I was sad and excited to listen to her words:

“You say you hear us and that you understand the urgency, but no matter how sad and angry I am I do not want to believe that because if you really understood the situation and still kept on failing to act, then you would be evil, and that I refuse to believe.”

There is nothing as pure as youthful indignation. Thunberg’s words were soon to echo in the streets of Ottawa, Montreal Toronto and at nearly 100 events across Canada on September 27. An estimated crowd of 500,000 environmentally concerned individuals gathered in Montreal. Hundreds of thousands took to the streets to protest the potential cataclysm. Some suggest that there were demonstrations in at least 150 countries that Friday afternoon.

The environmental threat to our world is being compared to that of nuclear proliferation that motivated hundreds of thousands to march, chant and defy authorities in the 1960s and ‘70s
Maybe it is really time to come home. Climate change is very much a Jewish issue. Maybe the Jewish community needs to act with the same urgency it did for so many other issues. Our presence among the civil rights marches is well known. Our participation in protest to end the war in Vietnam is not a secret. Our march on Washington in 1986 to protest the treatment of our Jewish brothers and sisters in the Soviet Union is a high water mark for our commitment to human dignity. While there have been Jewish organizations who tepidly support environmental protest, and rabbis who urge their congregations to recognize the dangers, it has not been a burning issue for our community. There are, of course, burning issues that galvanize our hearts and souls: the safety and security of Israel; increasing incidents of antisemitic violence; gender equality; welcoming beleaguered immigrants to our communities; reconciliation with Canada’s Indigenous peoples. Yet none of these issues seem to have a lasting impact on us as individuals and as a community.

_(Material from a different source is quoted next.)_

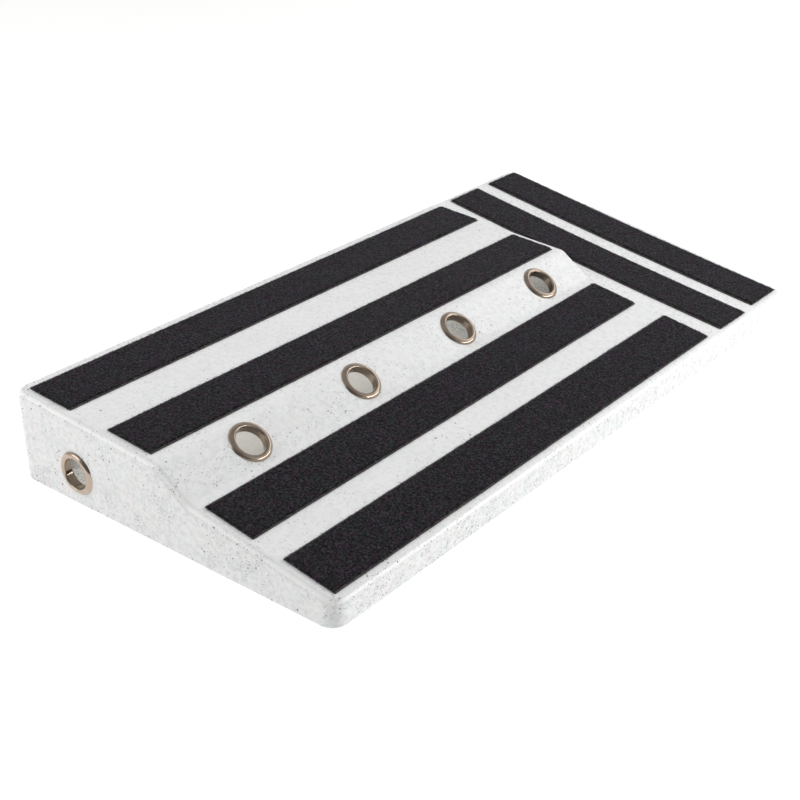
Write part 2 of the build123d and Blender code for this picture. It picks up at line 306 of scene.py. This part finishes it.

Interestingly, the environment is the one issue that Torah and the rabbis agree is a profound ethical imperative. Deuteronomy 20, 19-20, tells us not to destroy fruit bearing trees during battle. This mitzvah was to be known as bal tashchit (do not destroy). The rabbis broadened this rule far beyond the limits of the battlefield. Our ancient scholars saw the obvious fit with the Torah’s concern for sustainability. The Sabbath, the sabbatical and the Jubilee year are concerned with the integrity of nature and the boundaries of human striving. The laws and rules that forbid the mixing of species, seeds, and altering the natural flow of creation with nature are a powerful reminder that we are guardians of creation, not destroyers of it. Nearly 150 years ago, Rabbi Samuel Raphael Hirsch wrote the laws ask us to regard all living things “as servants in the household of creation,” which Rabbi Jonathan Sacks termed “a kind of social justice applied to the natural world.”

Is it possible for our communities to hear the words of Torah, the rabbis and Greta Thunberg calling us to action? Can we make the choices politically, socially, personally that will resonate with the young? Or will we be like previous generations and let the youthful angst waft over us?